The base case scenario acts as a benchmark by providing a standard outcome based on realistic assumptions and current data. It allows analysts and decision-makers to evaluate alternative scenarios against this reference point, making it easier to identify potential risks and opportunities. By comparing different scenarios to the base case, stakeholders can understand the impact of varying key inputs on future outcomes.
Discuss how the establishment of a base case scenario can influence investment decisions.
Establishing a base case scenario can significantly influence investment decisions by setting clear expectations for profitability and risk. Investors use this standard scenario to gauge potential returns and assess whether the investment aligns with their risk tolerance. If alternative scenarios suggest that deviations from the base case could lead to substantial losses or gains, investors may choose to adjust their strategies accordingly, increasing or decreasing their exposure based on the analysis.

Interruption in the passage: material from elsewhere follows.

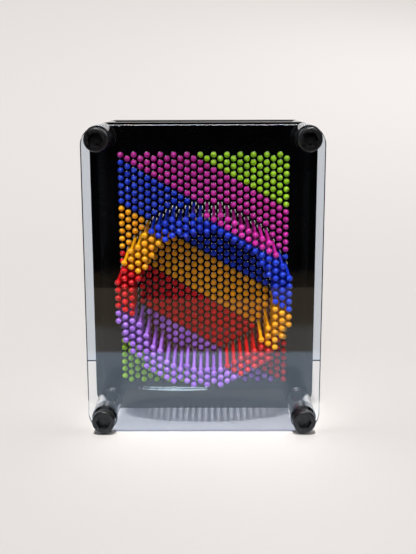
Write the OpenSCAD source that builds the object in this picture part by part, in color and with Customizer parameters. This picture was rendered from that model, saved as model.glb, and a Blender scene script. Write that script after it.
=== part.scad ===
// Pin art impression toy: 806 ball-headed pins slide through two black plates,
// behind a clear cover and in front of an open rear frame.
// Upright on its lower edges: +Z up, the clear cover faces -Y, X runs across.
// The origin is at the middle of the footprint, on the surface it stands on.

/* [Panels] */
// Width of the cover, the two pin plates and the rear frame
panel_w = 95; // [92:1:110]
// Height of the same four panels
panel_h = 125; // [122:1:140]
// Corner radius of the panels
panel_r = 8; // [6:0.5:10]
// Thickness of the cover and of the rear frame
panel_t = 2.5; // [2:0.1:3]
// Thickness of the two pin plates
plate_t = 2; // [1.5:0.1:2]
// Border of the rear frame beside its hand window
frame_side = 11; // [9:0.5:12]
// Border of the rear frame above and below its hand window
frame_end = 11; // [9:0.5:12]
// Corner radius of the hand window
window_r = 6; // [4:0.5:8]

/* [Depth] */
// Length of a clear post, which is the open space on either side of the plates
post_l = 25.5; // [24:0.5:32]
// Thickness of the washers that keep the two pin plates apart
washer_t = 1.5; // [1:0.1:1.5]

/* [Fasteners] */
// Distance from each fastener's axis to the nearest side edge of the panels
bolt_side_inset = 6.5; // [6:0.1:7]
// Distance from each fastener's axis to the nearest upper or lower edge of the panels
bolt_end_inset = 5.5; // [5.5:0.1:7]
// Outer diameter of the clear posts and of the washers
post_d = 10.6; // [9:0.1:10.8]
// Outer diameter of the screw thread
thread_d = 6; // [5:0.5:6]
// Pitch of the screw thread
thread_pitch = 1; // [0.8:0.1:1.25]
// Length of a screw under its head
screw_l = 12; // [10:1:12]
// Diameter of the screw head
screw_head_d = 9.3; // [8.5:0.1:10]
// Height of the screw head
screw_head_h = 4; // [3:0.5:5]
// Width across the flats of the hexagon socket
hex_af = 5.2; // [4:0.1:5.5]
// Depth of the hexagon socket
hex_depth = 2.6; // [2:0.1:2.8]
// How far a stud reaches into the post at each end
stud_grip = 5; // [4:0.5:6]

/* [Pins] */
// Pins across, in upright columns; every second column sits half a pitch lower
columns = 26; // [20:1:26]
// Pins in each column
rows = 31; // [24:1:31]
// Distance between neighbouring pins
pitch = 3.2; // [3:0.05:3.2]
// Height of the middle of the pin field above the middle of the plates
field_rise = 0.7; // [0:0.1:1]
// Diameter of a pin's ball head
head_d = 2.45; // [2.4:0.05:2.6]
// Diameter of a pin's shaft
shaft_d = 1.45; // [1.4:0.05:1.5]
// Radial play between a shaft and its holes
shaft_play = 0.34; // [0.25:0.01:0.34]
// Angle by which the loose pins hang down at their heads
droop = 4.5; // [0:0.1:4.5]
// Gap left between a resting ball head and the rim of its hole
seat_gap = 0.1; // [0.05:0.05:0.2]
// Gap left between a pin and the panel that it comes closest to
end_gap = 1; // [0.5:0.25:2]

/* [Impression] */
// How far the pins of the ring are pushed forward
ring_lift = 21.1; // [0:0.1:22]
// Column number at the centre of the ring
ring_column = 12.52; // [8:0.01:17]
// Row number at the centre of the ring
ring_row = 17.49; // [12:0.01:19]
// Inner radius of the ring, in pitches
ring_inner = 8.61; // [4:0.01:9]
// Outer radius of the ring, in pitches
ring_outer = 11.3; // [9.5:0.01:12]
// Rows of one colour band, counted down a column
band_rows = 6; // [6:1:6]

/* [Hidden] */
// Panel positions along Y, each named for the panel's front face
plate_gap_y = -washer_t / 2;
pin_plate_y = plate_gap_y - plate_t;
cover_y = pin_plate_y - post_l - panel_t;
guide_plate_y = -plate_gap_y;
frame_y = guide_plate_y + plate_t + post_l;
// Middle of the panels in height
middle_z = panel_h / 2;

// Fastener axes, seen from the front
bolt_x = panel_w / 2 - bolt_side_inset;
bolt_high = panel_h - bolt_end_inset;
CORNERS = [
    ["top_left", [-bolt_x, bolt_high]],
    ["top_right", [bolt_x, bolt_high]],
    ["bottom_left", [-bolt_x, bolt_end_inset]],
    ["bottom_right", [bolt_x, bolt_end_inset]]
];
bolt_hole_d = thread_d + 0.4;
tapped_d = thread_d + 0.1;
stud_l = 2 * (plate_t + stud_grip) + washer_t;
thread_depth = 0.3;

// Lattice of pins
column_step = pitch * sqrt(3) / 2;
field_h = (rows - 0.5) * pitch;
field_top = middle_z + field_rise + field_h / 2;
hole_d = shaft_d + 2 * shaft_play;
// Every pin leans by the droop about the middle of its two holes. rest_reach is the distance from
// there to the centre of a resting ball, which lies seat_gap away from the lower rim of its hole.
rim_y = -pin_plate_y;
rim_reach = rim_y * cos(droop) + hole_d / 2 * sin(droop);
rest_reach = rim_reach + sqrt(
    pow(rim_reach, 2) - pow(rim_y, 2) - pow(hole_d / 2, 2) + pow(head_d / 2 + seat_gap, 2)
);
shaft_l = rest_reach + (frame_y - end_gap) / cos(droop);
tail_chamfer = 0.3;
dimple_r = 0.6;
dimple_depth = 0.12;

// Colour bands, from the top right corner to the bottom left one
LIME_TOP = 0;
MAGENTA = 1;
BLUE = 2;
ORANGE = 3;
RED = 4;
PURPLE = 5;
LIME_BOTTOM = 6;
BAND_COLOURS = ["#9acd32", "#c2409a", "#2038c8", "#f0a020", "#c01828", "#9060d0", "#9acd32"];
// Zones of the impression
OUTSIDE = 0;
RING = 1;
INSIDE = 2;
// Halves of the field
ANY_SIDE = 0;
LEFT = 1;
RIGHT = 2;

// Each group is pressed forward as one: name, colour band, zone and side
PIN_GROUPS = [
    ["lime_top_pins", LIME_TOP, OUTSIDE, ANY_SIDE],
    ["magenta_outside_left_pins", MAGENTA, OUTSIDE, LEFT],
    ["magenta_outside_right_pins", MAGENTA, OUTSIDE, RIGHT],
    ["magenta_ring_pins", MAGENTA, RING, ANY_SIDE],
    ["blue_outside_pins", BLUE, OUTSIDE, ANY_SIDE],
    ["blue_ring_left_pins", BLUE, RING, LEFT],
    ["blue_ring_right_pins", BLUE, RING, RIGHT],
    ["blue_inside_pins", BLUE, INSIDE, ANY_SIDE],
    ["orange_outside_left_pins", ORANGE, OUTSIDE, LEFT],
    ["orange_outside_right_pins", ORANGE, OUTSIDE, RIGHT],
    ["orange_ring_left_pins", ORANGE, RING, LEFT],
    ["orange_ring_right_pins", ORANGE, RING, RIGHT],
    ["orange_inside_pins", ORANGE, INSIDE, ANY_SIDE],
    ["red_outside_pins", RED, OUTSIDE, ANY_SIDE],
    ["red_ring_left_pins", RED, RING, LEFT],
    ["red_ring_right_pins", RED, RING, RIGHT],
    ["red_inside_pins", RED, INSIDE, ANY_SIDE],
    ["purple_outside_pins", PURPLE, OUTSIDE, ANY_SIDE],
    ["purple_ring_left_pins", PURPLE, RING, LEFT],
    ["purple_ring_right_pins", PURPLE, RING, RIGHT],
    ["purple_inside_pins", PURPLE, INSIDE, ANY_SIDE],
    ["lime_bottom_pins", LIME_BOTTOM, OUTSIDE, ANY_SIDE]
];

PANELS = ["front_cover", "front_pin_plate", "rear_guide_plate", "rear_frame"];
CORNER_PARTS = ["front_screw_", "front_post_", "plate_washer_", "plate_stud_", "rear_post_", "rear_screw_"];
$fn = 48;

// Place of a pin on the plates, as [x, z]
function pin_x(i) = (i - (columns - 1) / 2) * column_step;
function pin_z(i, j) = field_top - (j + (i % 2) / 2) * pitch;

// Zone, side and colour band of the pin in column i and row j
function ring_distance(i, j) = norm([(i - ring_column) * sqrt(3) / 2, j + (i % 2) / 2 - ring_row]);
function zone_at(r) = r <= ring_inner ? INSIDE : r < ring_outer ? RING : OUTSIDE;
function zone_of(i, j) = zone_at(ring_distance(i, j));
function band_of(i, j) = max(LIME_TOP, min(LIME_BOTTOM, 1 + floor((j - floor(i / 2) + 5) / band_rows)));
function on_side(i, side) = side == ANY_SIDE || (side == LEFT) == (i < columns / 2);
function in_group(i, j, group) =
    band_of(i, j) == group[1] && zone_of(i, j) == group[2] && on_side(i, group[3]);

// Stands a solid made along +Z into the depth: its base at y, pointing back along +Y
module into_depth(x, y, z) {
    translate([x, y, z]) rotate([-90, 0, 0]) children();
}

// Rectangle with true round corners, standing on the lower edge of the panels
module rounded_outline(w, h, r) {
    for (x = [r - w / 2, w / 2 - r], y = [r - h / 2, h / 2 - r]) translate([x, y]) circle(r);
    square([w - 2 * r, h], center = true);
    square([w, h - 2 * r], center = true);
}

// Blank of a panel with its four fastener holes, its front face at y
module panel(y, thickness) {
    difference() {
        into_depth(0, y, middle_z) linear_extrude(thickness) rounded_outline(panel_w, panel_h, panel_r);
        for (corner = CORNERS) {
            into_depth(corner[1].x, y - 1, corner[1].y) cylinder(h = thickness + 2, d = bolt_hole_d);
        }
    }
}

// Panel with the lattice of pin holes
module perforated_panel(y) {
    difference() {
        panel(y, plate_t);
        for (i = [0 : columns - 1], j = [0 : rows - 1]) {
            into_depth(pin_x(i), y - 1, pin_z(i, j)) cylinder(h = plate_t + 2, d = hole_d, $fn = 24);
        }
    }
}

module front_cover() {
    color("#dfe6ea", 0.35) panel(cover_y, panel_t);
}

module front_pin_plate() {
    color("#0a0a0c") perforated_panel(pin_plate_y);
}

module rear_guide_plate() {
    color("#0a0a0c") perforated_panel(guide_plate_y);
}

// Rear guard, open in the middle so that a hand reaches the pins
module rear_frame() {
    window_w = panel_w - 2 * frame_side;
    window_h = panel_h - 2 * frame_end;
    color("#101012") difference() {
        panel(frame_y, panel_t);
        into_depth(0, frame_y - 1, middle_z)
            linear_extrude(panel_t + 2) rounded_outline(window_w, window_h, window_r);
    }
}

// Half profile of a thread drawn as rings, from z = 0 to l
module thread_profile(l) {
    turns = floor(l / thread_pitch);
    crest = thread_d / 2;
    root = crest - thread_depth;
    polygon(concat(
        [[0, 0]],
        [for (n = [0 : turns - 1], side = [0, 1])
            [side == 0 ? root : crest, (n + side / 2) * thread_pitch]],
        [[root, turns * thread_pitch], [root, l], [0, l]]
    ));
}

// Black socket-head screw: its head rises to -Z from z = 0, its thread runs to +Z
module socket_screw() {
    chamfer = 0.5;
    head_r = screw_head_d / 2;
    rotate_extrude() thread_profile(screw_l);
    difference() {
        rotate_extrude() polygon([
            [0, 0],
            [head_r, 0],
            [head_r, chamfer - screw_head_h],
            [head_r - chamfer, -screw_head_h],
            [0, -screw_head_h]
        ]);
        translate([0, 0, -screw_head_h - 1])
            cylinder(h = hex_depth + 1, d = hex_af / cos(30), $fn = 6);
    }
}

// Clear round post, tapped from end to end
module clear_post() {
    difference() {
        cylinder(h = post_l, d = post_d);
        translate([0, 0, -1]) cylinder(h = post_l + 2, d = tapped_d);
    }
}

module front_screw(at) {
    color("#0c0c0e") into_depth(at.x, cover_y, at.y) socket_screw();
}

module front_post(at) {
    color("#dfe6ea", 0.35) into_depth(at.x, cover_y + panel_t, at.y) clear_post();
}

module plate_washer(at) {
    color("#0a0a0c") into_depth(at.x, plate_gap_y, at.y) difference() {
        cylinder(h = washer_t, d = post_d);
        translate([0, 0, -1]) cylinder(h = washer_t + 2, d = bolt_hole_d);
    }
}

// Headless stud through both plates, which joins a front post to a rear one
module plate_stud(at) {
    color("#0c0c0e") into_depth(at.x, pin_plate_y - stud_grip, at.y)
        rotate_extrude() thread_profile(stud_l);
}

module rear_post(at) {
    color("#dfe6ea", 0.35) into_depth(at.x, guide_plate_y + plate_t, at.y) clear_post();
}

module rear_screw(at) {
    color("#0c0c0e") into_depth(at.x, frame_y + panel_t, at.y) mirror([0, 0, 1]) socket_screw();
}

// One pin along +Z, its ball head centred on the origin
module pin() {
    r = shaft_d / 2;
    ball_r = head_d / 2;
    rotate_extrude() difference() {
        union() {
            intersection() {
                circle(ball_r);
                translate([0, -ball_r]) square([ball_r, 2 * ball_r]);
            }
            polygon([[0, 0], [r, 0], [r, shaft_l - tail_chamfer], [r - tail_chamfer, shaft_l], [0, shaft_l]]);
        }
        translate([0, dimple_depth - ball_r - dimple_r]) circle(dimple_r);
    }
}

// All pins of one group, at rest against the plate or pushed forward with the ring
module pin_group(group) {
    reach = group[2] == RING ? rest_reach + ring_lift : rest_reach;
    color(BAND_COLOURS[group[1]])
        for (i = [0 : columns - 1], j = [0 : rows - 1]) {
            if (in_group(i, j, group)) {
                into_depth(pin_x(i), 0, pin_z(i, j)) rotate([droop, 0, 0]) translate([0, 0, -reach]) pin();
            }
        }
}

front_cover();
front_pin_plate();
rear_guide_plate();
rear_frame();
for (corner = CORNERS) {
    front_screw(corner[1]);
    front_post(corner[1]);
    plate_washer(corner[1]);
    plate_stud(corner[1]);
    rear_post(corner[1]);
    rear_screw(corner[1]);
}
for (group = PIN_GROUPS) {
    pin_group(group);
}
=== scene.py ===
"""Pin art impression toy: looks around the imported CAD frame.

Black plates hold 806 coloured pins between a clear cover and an open rear frame.
The pins and pin plates are the CAD nodes themselves. The cover, the frame and the posts get
polished edges here, and the screws and studs get helical threads and rounded heads.
"""

import math

import bmesh
import bpy
from mathutils import Matrix, Vector


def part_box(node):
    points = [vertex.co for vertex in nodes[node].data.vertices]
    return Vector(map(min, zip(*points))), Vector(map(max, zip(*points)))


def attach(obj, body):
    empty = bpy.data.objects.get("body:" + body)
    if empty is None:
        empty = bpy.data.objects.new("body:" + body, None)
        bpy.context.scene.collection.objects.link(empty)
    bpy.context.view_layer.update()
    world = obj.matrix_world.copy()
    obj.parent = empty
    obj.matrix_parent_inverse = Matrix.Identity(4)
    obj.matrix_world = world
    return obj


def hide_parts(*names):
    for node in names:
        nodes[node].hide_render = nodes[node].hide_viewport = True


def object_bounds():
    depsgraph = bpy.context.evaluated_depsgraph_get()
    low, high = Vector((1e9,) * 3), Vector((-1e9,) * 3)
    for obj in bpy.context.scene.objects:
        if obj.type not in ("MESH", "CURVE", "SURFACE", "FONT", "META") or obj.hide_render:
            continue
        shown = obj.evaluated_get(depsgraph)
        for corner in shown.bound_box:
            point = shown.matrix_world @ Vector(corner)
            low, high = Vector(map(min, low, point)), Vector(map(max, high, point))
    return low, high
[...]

Evaluate the importance of using accurate data in constructing a base case scenario and its implications for strategic planning.
Using accurate data in constructing a base case scenario is vital for ensuring that decisions are based on reliable information. Inaccurate or outdated data can lead to flawed assumptions and misguided strategies, ultimately jeopardizing financial performance and organizational goals. The implications for strategic planning are significant; if the base case is built on incorrect premises, it could misguide resource allocation, risk assessment, and long-term planning efforts, resulting in potentially detrimental outcomes for an organization.